To what extent is the HNLC weakened by Dorphang’s exit? Meghalaya Police chief Sawian described the uncertainty of the outcome succinctly: "We can’t really say. But the fact remains that its Chairman has come out. He was the group’s brain and was himself a great organizer. To that extent, the HNLC has certainly weakened." But if one is to examine what Dorphang himself said on the matter, it appears that the HNLC is still far from a spent force. For instance, Dorphang still maintains that the recalcitrant Bobby Marwein and Cheristerfield Thangkhiew are the main "stumbling blocks in the peace process." Dorphang clearly recognizes the duo’s capacity to put up roadblocks to the peace process in Meghalaya.


It is, nevertheless, the case that the Government has got a much needed breather in the Khasi and Jaintia Hills Districts with this development and can hope to put the leftover HNLC elements under check through normal Police operations. Authorities estimate that between 75 and 100 HNLC cadres, including women’s wing members and couriers, now remains to be tackled and this would not be too great a challenge. The State Government’s strategy appears to be clear: put the peace process on the fast-track now that Dorphang has come over ground, and continue with the counter-insurgency offensive against the anti-talks faction of the HNLC, even as efforts are made to broaden the scope of negotiations. As Sawian put it: "We shall continue with the police action, but the Government has not shut its doors to anyone."

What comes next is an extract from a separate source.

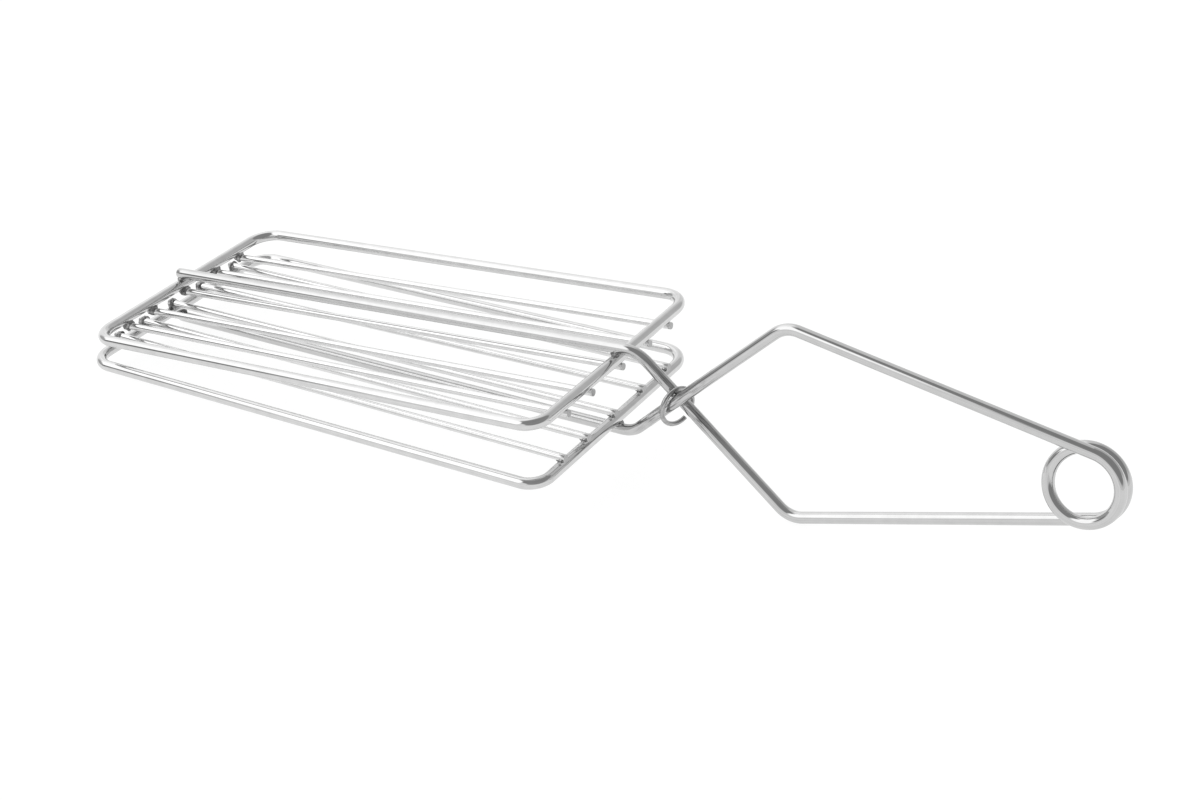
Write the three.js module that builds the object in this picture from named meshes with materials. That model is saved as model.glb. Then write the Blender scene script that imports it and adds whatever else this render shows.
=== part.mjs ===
// Self-closing wire tongs: two wire-grid jaws on a pair of crossed arms, shut by a coil spring.
// Millimetres. In the tool's own frame X runs from the jaw tips to the coil, Y runs across the
// jaws, Z is square to the plane midway between them, and the origin is at the jaws' middle.

import * as THREE from 'three';

const DEG = Math.PI / 180;

// Wire sizes.
const ARM_WIRE_R = 2;
const FRAME_WIRE_R = 2;
const GRID_WIRE_R = 1.3;
const RING_WIRE_R = 0.8;
const WELD_GAP = 0.3; // left between two wires that are welded, or between two ends that meet

// Jaws: each is a rounded rectangle of wire with five grid wires on its inner face.
const UPPER_JAW_LENGTH = 199.4; // between the centre lines of the end bars
const LOWER_JAW_LENGTH = 201.4;
const JAW_WIDTH = 94.4; // between the centre lines of the long sides
const JAW_CORNER_RADII = [9, 7, 10, 9]; // tip and handle end on the near side, then the far side
const JAW_HALF_GAP = 8.4; // from the middle plane to a frame's centre line, at the jaws' middle
const JAW_TAPER = 1.7 * DEG; // each jaw closes towards its tip by this much
const LOWER_JAW_SHIFT = -3.8; // the lower jaw is welded on this much nearer the tip
const GRID_OVERHANG = 1.5; // the grid wires run this far past the end bars' centre lines
// Where each grid wire crosses the bar at the tip end and the bar at the handle end.
const UPPER_GRID = [[-30.6, -31.6], [-17.8, -17.4], [-0.4, 0.9], [16.9, 17.8], [30.8, 31.4]];
const LOWER_GRID = [[-32.0, -33.0], [-19.1, -19.1], [-3.3, -2.4], [12.2, 15.4], [31.0, 31.4]];

// Arms: each runs along the back of its jaw, crosses the other arm and ends at the coil.
const ARM_OVERHANG = 0.2; // past the centre line of the tip bar
const UPPER_BEND_X = 108.1;
const LOWER_BEND_X = 102.6;
const JAW_BEND_R = 11;
const CROSSING_X = 121.7;
const CROSSING_OFFSET = 2.3; // each arm's centre line to the handle's middle plane, where they cross
const CROSSING_BEND_R = 8;
const HANDLE_BEND_R = 10;

// Handle: a kite-shaped loop in a plane of its own, which leans out of square with the jaws.
// X and Z below are measured in that plane, from the crossing.
const HANDLE_LEAN = -15.2 * DEG;
const UPPER_HANDLE_BEND = [38.7, 32.1];
const LOWER_HANDLE_BEND = [41.7, -31.4];
const COIL_CENTRE = [136.5, 1.1];
const COIL_R = 11.1;
const COIL_PITCH = 4.3;
const COIL_WHOLE_TURNS = 1; // besides the part turn between the two handle wires

// Ring: hangs round both arms at the crossing. Its plane is nearly square to X.
const RING_R = 6.3;
const RING_OFFSET = [-0.4, -0.1, -1.9]; // from the crossing
const RING_TURN = -21 * DEG; // of its axis, from X towards -Y
const RING_TILT = 4 * DEG; // of its axis, downwards
const RING_SPAN = 340 * DEG; // it is bent from a straight wire and its ends don't meet
const RING_MOUTH = 308 * DEG; // where round the ring its open ends are

// How the tool lies on a bench: on the lower arm's tip and the lower handle's bend.
const BENCH_PITCH = 4.35 * DEG;

// Fineness of the sections and bends.
const SIDES = 12;
const THIN_SIDES = 8;
const BEND_STEP = 15 * DEG;
const RING_STEP = 20 * DEG;

const STEEL = { color: 0xc9cbcc, roughness: 0.18, metalness: 1 };
const DARK_STEEL = { color: 0xa9abad, roughness: 0.25, metalness: 1 };

/** A wire's centre line, with a section only where the wire starts, bends or ends. */
class WirePath extends THREE.Curve {
  constructor(stations) {
    super();
    this.stations = stations;
    this.steps = stations.length - 1;
  }

  station(u) {
    return this.stations[Math.round(u * this.steps)];
  }

  getPointAt(u, target = new THREE.Vector3()) {
    return target.copy(this.station(u).point);
  }

  getTangentAt(u, target = new THREE.Vector3()) {
    return target.copy(this.station(u).tangent);
  }
}

const vector = ([x, y, z]) => new THREE.Vector3(x, y, z);
const direction = (from, to) => to.clone().sub(from).normalize();

/** The sections round one bend, from the end of one straight run to the start of the next. */
function bendStations(before, corner, after, radius) {
  const inward = direction(before, corner);
  const turn = inward.angleTo(direction(corner, after));
  const axis = inward.clone().cross(direction(corner, after)).normalize();
  const start = corner.clone().addScaledVector(inward, -radius * Math.tan(turn / 2));
  const centre = start.clone().addScaledVector(axis.clone().cross(inward), radius);
  const steps = Math.ceil(turn / BEND_STEP);
  return Array.from({ length: steps + 1 }, (_, step) => {
    const angle = (turn * step) / steps;
    return {
      point: start.clone().sub(centre).applyAxisAngle(axis, angle).add(centre),
      tangent: inward.clone().applyAxisAngle(axis, angle),
    };
  });
}

/** A wire from the first corner to the last, rounded at each one between. */
function openWire(corners, radii) {
  const last = corners.length - 1;
  const bends = radii.flatMap((radius, i) =>
    bendStations(corners[i], corners[i + 1], corners[i + 2], radius));
  return new WirePath([
    { point: corners[0], tangent: direction(corners[0], corners[1]) },
    ...bends,
    { point: corners[last], tangent: direction(corners[last - 1], corners[last]) },
  ]);
}

/** A wire through all the corners and back to where it began. */
function closedWire(corners, radii) {
  const count = corners.length;
  const stations = corners.flatMap((corner, i) =>
    bendStations(corners[(i + count - 1) % count], corner, corners[(i + 1) % count], radii[i]));
  return new WirePath([...stations, stations[0]]);
}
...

Problems, of course, can arise once the stage is set for an agreement with the HNLC rebels, say, with Dorphang’s group. That has the potential to infuse new life into the otherwise rag-tag Garo rebel outfits pushing for a separate Garo homeland. If the Khasis are set to achieve something, how can the Garos be left behind? Such is the politics of ethnic insurgencies in India’s northeast.